Seine Pilgerreise über den Jakobsweg hat der 75-jährige längst hinter sich. Auch viele andere Meriten dürften sich wie Pokale in seiner Backstube aufreihen. Sein weihnachtlicher Panettone hat, wenn nicht Weltruhm, so doch überregionale Beachtung gefunden. Die Inhaberin des trendigen Babu’s Coffeehouse an der Löwenstrasse in Zürich, fragte mich einmal über meine Website nach seiner Adresse, um das feine Gebäck zu servieren. Aber der bescheidene Bäcker zeigte sich nicht interessiert. Vielleicht war es der Geschäftssinn seines Sohnes, dass der Panettone in der Adventszeit später doch noch an der Bahnhofstrane zum Verkauf stand. Die Tessiner Zeitungen feiern Ercole Pellanda regelmässig und sogar „Schweiz Aktuell“ hat ihm einen TV-Beitrag gewidmet. Ehre, wem Ehre gebührt …

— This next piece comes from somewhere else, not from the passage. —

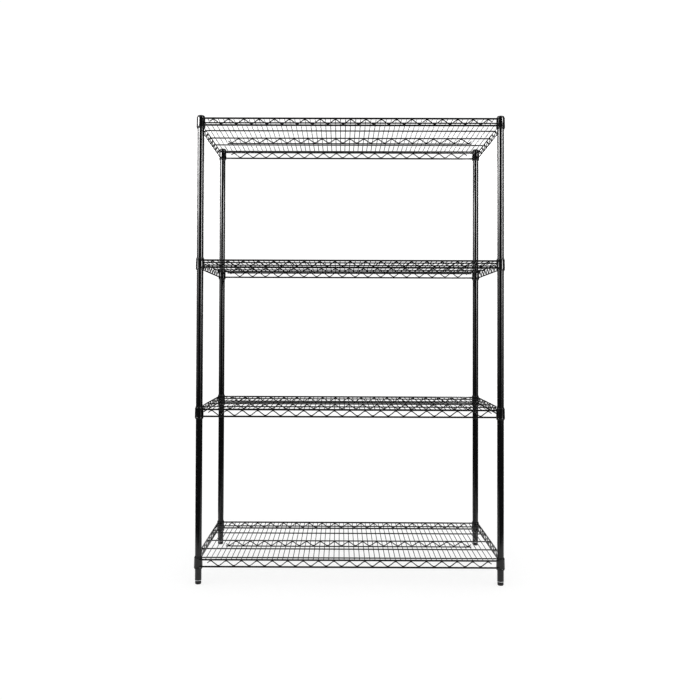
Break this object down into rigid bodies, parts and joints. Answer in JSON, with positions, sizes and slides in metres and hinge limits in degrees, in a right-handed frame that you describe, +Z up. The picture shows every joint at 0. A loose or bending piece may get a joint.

Auf viele Dinge freue ich mich aber auch am Jahresende. Hier oben in Costa, nahe der italienischen Grenze, geht die Sonne in der dunkelsten Winterzeit nämlich zweimal täglich auf. Sie strahlt in meine Küche und verbirgt sich danach nochmals für eine Stunde hinter dem Giridone, um ein zweites Mal Lebensfreude in den späten Morgen zu bringen. Mit Bedauern blicke ich dann auf die andere Talseite, wo dem kleinen paese Moneto während mehr als einem Monat überhaupt keine Sonne vergönnt ist.

Ob das Centovalli am Neujahrstag wieder einmal verschneit in glitzernder Winterpracht erstrahlt? Die Stille des  Tals wird dann zum Vakuum, das Dich in die frühe, vom dunkelsten Blau erfüllte Sternennacht himmelwärts zieht. Am 27. Dezember 2023, um 01.33 Uhr herrscht Vollmond. Vielleicht erhellt er dann das weiss bedeckte Tal wie in früheren Zeiten, ganz ohne Zutun der Menschen.

Ich wünsch eu allne es guets Neus, vil Glück und Zfriedeheit, aber au Gedanke a diä Mänsche, wo all das nöd händ.

3 Antworten auf „Zeit unter die Decke zu kriechen“

  1. Einmal mehr schön gewählte und informative Worte – Besonders geschmunzelt habe ich bei „… wenn ich den Frontalieri zu entwischen versuche.“

    Ich wünsche Dir einen schönen und sonnigen Winter, sowie einen guten Rutsch ins neue Jahr.

  2. lieber Robert, eine so schöne herzenserwärmende Lektüre an diesem grauen Morgen. Ganz herzlichen Dank.
    Im Februar 2024 wird es eine neue Filiale von Babu am Bellevue geben. Ich freue mich sehr.